Well I got one drum off and the brake pads are hard to get to move so tomorrow I'm going to disassemble everything sand down grease it and reassemble. I cleaned up the drum surface the magnet holds a large screwdriver up against it.


----------



## basher (Nov 13, 2004)

GSS LLC;2022672 said:


> I'm going to. Gotta get the drums off first


hub pullers are cheap.


----------



## basher (Nov 13, 2004)

GSS LLC;2022693 said:


> Well I got one drum off and the brake pads are hard to get to move so tomorrow I'm going to disassemble everything sand down grease it and reassemble. I cleaned up the drum surface the magnet holds a large screwdriver up against it.


the issue isn't magnet strength it's all in the activating arm and it's inability to move freely.


----------



## jhenderson9196 (Nov 14, 2010)

Why is there only 9 volts available at the brake assembly? That's only 75% of brake potential. There is more than 1 problem here.


----------



## GSS LLC (Jul 7, 2012)

Well I imagine because this trailer company used cheap spices to put the wiring together there is definitely voltage loss. But since I run 2 to 3 volts to my trailer brakes on my better trailers its still triple the amount of voltage that I should need to effectively stop. So on paper it should work more than adequate wants to get things freed up. If not it looks like I'll run new wires to the brake assemblies


----------



## 1olddogtwo (Aug 6, 2007)

With truck running, I think it should be closer to 14 volts


----------



## SnoFarmer (Oct 15, 2004)

I know, but are you sure you have the power turned up on your controller?
just asking...

as you know......
Electric Trailer Brake Controllers supply a variable voltage from the truck, from 0 to 12 volts, to the trailer brakes. The brake controller varies the voltage to the trailer to allow for brake modulation. Without the controller, the brakes would get full 12V and the trailer tires would lock up, every time.

ps
The engine of the tow vehicle should be running when checking the voltage, so that a low battery will not adversely affect the measurements.

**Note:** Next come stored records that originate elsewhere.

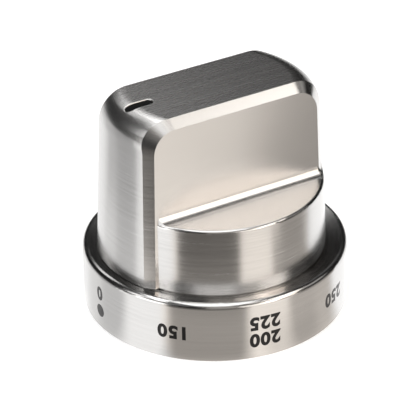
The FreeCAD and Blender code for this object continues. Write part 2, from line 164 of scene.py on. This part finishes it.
# The softboxes: name, azimuth and elevation seen from the knob, width, height, radiance and colour
SOFTBOX_DISTANCE = 0.8
SOFTBOXES = [
    ("left_box", 95.2, 10.3, 0.375, 0.334, 2.85, (1.0, 0.99, 0.97)),
    ("left_back_box", 75.3, 36.7, 0.171, 0.346, 2.00, (1.0, 1.0, 1.0)),
    ("left_up_box", 116.3, 38.2, 0.196, 0.270, 0.22, (1.0, 1.0, 1.0)),
    ("right_box", 203.0, 22.0, 0.400, 0.253, 3.60, (1.0, 0.89, 0.79)),
    ("right_top_box", 219.0, 46.0, 0.330, 0.240, 3.50, (1.0, 0.96, 0.91)),
    ("right_fill_box", 195.0, 56.0, 0.200, 0.160, 1.60, (1.0, 0.96, 0.91)),
    ("right_low_box", 183.9, 10.0, 0.453, 0.400, 1.90, (1.0, 0.94, 0.87)),
    ("right_dim_box", 245.5, 32.5, 0.300, 0.194, 0.60, (1.0, 0.97, 0.94)),
    ("front_box", 153.0, 13.0, 0.317, 1.200, 0.42, (1.0, 0.94, 0.88)),
    ("front_top_box", 149.0, 62.0, 0.400, 0.300, 1.60, (1.0, 1.0, 1.0)),
    ("back_top_box", 30.9, 67.4, 1.300, 0.123, 3.49, (1.0, 1.0, 1.0)),
    ("overhead_box", 331.6, 72.5, 0.420, 0.560, 1.45, (1.0, 1.0, 1.0)),
    ("zenith_box", 149.0, 80.0, 0.500, 0.300, 2.40, (1.0, 1.0, 1.0)),
    ("back_dim_box", 316.0, 45.0, 0.560, 0.340, 0.085, (1.0, 1.0, 1.0)),
    ("back_right_box", 358.0, 43.0, 0.330, 0.130, 1.60, (1.0, 1.0, 1.0)),
]

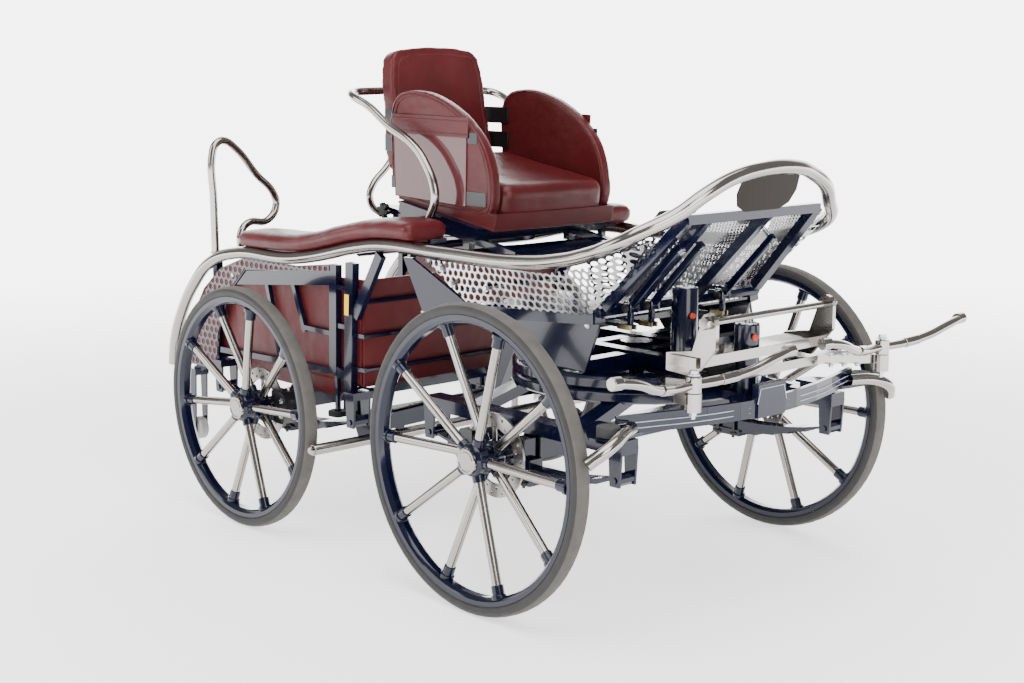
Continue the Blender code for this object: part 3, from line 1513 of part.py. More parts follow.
def wing_outline():
    """The side wing's outline seen from the side."""
    corners = [
        (-0.742, 0.9886),
        (-0.300, 0.9600),
        (-0.288, 1.0300),
        (-0.300, 1.0980),
        (-0.366, 1.1340),
        (-0.440, 1.1820),
        (-0.511, 1.2400),
        (-0.590, 1.2920),
        (-0.680, 1.3080),
        (-0.800, 1.3000),
        (-0.868, 1.2760),
        (-0.872, 1.2000),
        (-0.820, 1.1000),
    ]
    return corners


def seat_shell(slide):
    """The two padded wings and the back rest between them."""
    outline = wing_outline()
    count = len(outline)
    middle = Vector((sum(x for x, _ in outline) / count, 0.0, sum(z for _, z in outline) / count))
    for side_name, sign in sides():
        rings = []
        for depth, scale in ((0.2385, 0.955), (0.2440, 1.0), (0.2680, 1.0), (0.2735, 0.955)):
            ring = []
            for x, z in outline:
                place = middle + (Vector((x, 0.0, z)) - middle) * scale
                ring.append((place.x, sign * depth, place.z))
            rings.append(ring)
        piece(f"seat_wing_{side_name}", [loft(rings)], RED, slide)
    rings = []
    for z, half, front, back in (
        (1.065, 0.215, -0.800, -0.842),
        (1.080, 0.2382, -0.790, -0.852),
        (1.200, 0.2382, -0.806, -0.872),
        (1.290, 0.232, -0.826, -0.888),
        (1.330, 0.190, -0.836, -0.894),
        (1.400, 0.170, -0.852, -0.902),
        (1.422, 0.150, -0.862, -0.900),
    ):
        edge = 0.014
        rings.append(
            [
                (front, -half + edge, z),
                (front, half - edge, z),
                (front - edge, half, z),
                (back + edge, half, z),
                (back, half - edge, z),
                (back, -half + edge, z),
                (back + edge, -half, z),
                (front - edge, -half, z),
            ]
        )
    piece("seat_back", [loft(rings)], RED, slide)


def seat_hoop(slide):
    """The bent tube from the pan up round both wings and behind the back rest."""
    half = [
        (-0.541, 0.2859, 0.9480),
        (-0.516, 0.2859, 1.0050),
        (-0.521, 0.2859, 1.0440),
        (-0.551, 0.2859, 1.0960),
        (-0.604, 0.2859, 1.1480),
        (-0.731, 0.2859, 1.2090),
        (-0.820, 0.2859, 1.2600),
        (-0.896, 0.2859, 1.2900),
        (-0.920, 0.2620, 1.2970),
        (-0.924, 0.2000, 1.3000),
        (-0.924, 0.0800, 1.3010),
    ]
    near = [(x, -y, z) for x, y, z in half]
    tube = pipe(near + list(reversed(half)), 0.0120, resolution=1)
    piece("seat_hoop", [tube], STEEL, slide)


SLIDE = empty("seat_slide", tilted(0.0, 0.0, 0.0), ROOT)
seat_base()
seat_pan(SLIDE)
seat_cushion(SLIDE)
seat_shell(SLIDE)
seat_hoop(SLIDE)
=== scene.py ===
"""Dresses the marathon carriage's frame: finishes, tubes, wheels, upholstery and fittings."""

import json
import logging
import math
from dataclasses import dataclass, field
from enum import Enum
from typing import Any, Callable, Sequence

import bpy
from mathutils import Matrix, Vector

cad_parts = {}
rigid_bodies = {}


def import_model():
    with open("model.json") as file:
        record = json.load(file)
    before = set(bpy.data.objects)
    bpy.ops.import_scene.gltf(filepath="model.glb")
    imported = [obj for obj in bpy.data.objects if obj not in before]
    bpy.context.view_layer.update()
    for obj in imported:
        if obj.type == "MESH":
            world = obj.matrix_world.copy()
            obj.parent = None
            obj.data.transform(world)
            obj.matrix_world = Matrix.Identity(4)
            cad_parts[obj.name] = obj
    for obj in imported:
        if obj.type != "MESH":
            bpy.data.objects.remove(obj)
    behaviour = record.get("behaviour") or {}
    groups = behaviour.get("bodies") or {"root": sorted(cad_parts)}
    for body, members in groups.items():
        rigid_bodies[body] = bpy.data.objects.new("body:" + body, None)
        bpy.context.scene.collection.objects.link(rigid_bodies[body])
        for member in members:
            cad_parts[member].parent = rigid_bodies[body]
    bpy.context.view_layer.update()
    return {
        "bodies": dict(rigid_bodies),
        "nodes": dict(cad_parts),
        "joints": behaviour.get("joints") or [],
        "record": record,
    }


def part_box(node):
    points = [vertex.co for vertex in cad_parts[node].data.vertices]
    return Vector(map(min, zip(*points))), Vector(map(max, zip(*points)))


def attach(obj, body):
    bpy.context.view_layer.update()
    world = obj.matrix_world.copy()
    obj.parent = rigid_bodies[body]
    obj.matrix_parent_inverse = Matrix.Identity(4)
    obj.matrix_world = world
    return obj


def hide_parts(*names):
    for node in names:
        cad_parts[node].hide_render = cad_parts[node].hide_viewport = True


log = logging.getLogger("carriage")

# The distance from the front axle to the middle of the whole carriage, as in the CAD source.
SHIFT = 0.57065
AHEAD = Vector((1, 0, 0))
LEFTWARD = Vector((0, 1, 0))
UPWARD = Vector((0, 0, 1))
SIDES = (("right", -1), ("left", 1))
# The specular level of everything that isn't metal, and how rough every coat is.
SPECULAR = 0.28
COAT_ROUGHNESS = 0.05
Point = tuple[float, float, float]


class Slot(Enum):
    """The record's material slots; each finish names one."""

    NAVY = "navy_paint"
    STAINLESS = "stainless"
    TYRE = "tyre"
    SPRING = "spring_steel"
    RED = "red_cover"
    PAD = "pad_cover"
    PLASTIC = "black_plastic"
    BRASS = "brass"


# Shader maths


class Value:
    """A shader socket whose arithmetic adds Math nodes to its tree."""

    def __init__(self, tree: Any, socket: Any) -> None:
        """Keeps the tree and the socket."""
        self.tree = tree
        self.socket = socket

    def apply(self, operation: str, other: Any = None, swap: bool = False) -> "Value":
        """Adds one Math node.

        Args:
            operation: the node's operation.
            other: a number or another value.
            swap: puts the other operand first.

        Returns:
            The node's result.
        """
        node = self.tree.nodes.new("ShaderNodeMath")
        node.operation = operation
        mine, theirs = (1, 0) if swap else (0, 1)
        self.tree.links.new(self.socket, node.inputs[mine])
        if isinstance(other, Value):
            self.tree.links.new(other.socket, node.inputs[theirs])
        elif other is not None:
            node.inputs[theirs].default_value = other
        return Value(self.tree, node.outputs[0])

    def __add__(self, other: Any) -> "Value":
        """Adds."""
        return self.apply("ADD", other)

    def __sub__(self, other: Any) -> "Value":
        """Subtracts."""
        return self.apply("SUBTRACT", other)

    def __rsub__(self, other: Any) -> "Value":
        """Subtracts from."""
        return self.apply("SUBTRACT", other, swap=True)

    def __mul__(self, other: Any) -> "Value":
        """Multiplies."""
        return self.apply("MULTIPLY", other)

    def __gt__(self, other: Any) -> "Value":
        """1 where the value is above the other."""
        return self.apply("GREATER_THAN", other)

    def __pow__(self, other: Any) -> "Value":
        """Raises to a power."""
        return self.apply("POWER", other)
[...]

Attach the voltmeter in parallel with any of the brake magnets. The voltage should be zero volts at the beginning of the test. As the controller is activated, or the brake pedal depressed, the voltage should gradually increase to about 12V, with the gain turned all the way up


----------



## GSS LLC (Jul 7, 2012)

Well I dismantled both passenger side brake assemblies clean them up and greased them and reassemble. I've got brakes for days now. Going to do the drivers side tomorrow


----------



## basher (Nov 13, 2004)

GSS LLC;2022833 said:


> Well I dismantled both passenger side brake assemblies clean them up and greased them and reassemble. I've got brakes for days now. Going to do the drivers side tomorrow


while you're at it replace any scotch locks with good connector or solder, and clean up any suspect grounds, see if you can't find some of that missing voltage. If its a Ford, disassemble the RV (USCAR) connector and look for corrosion.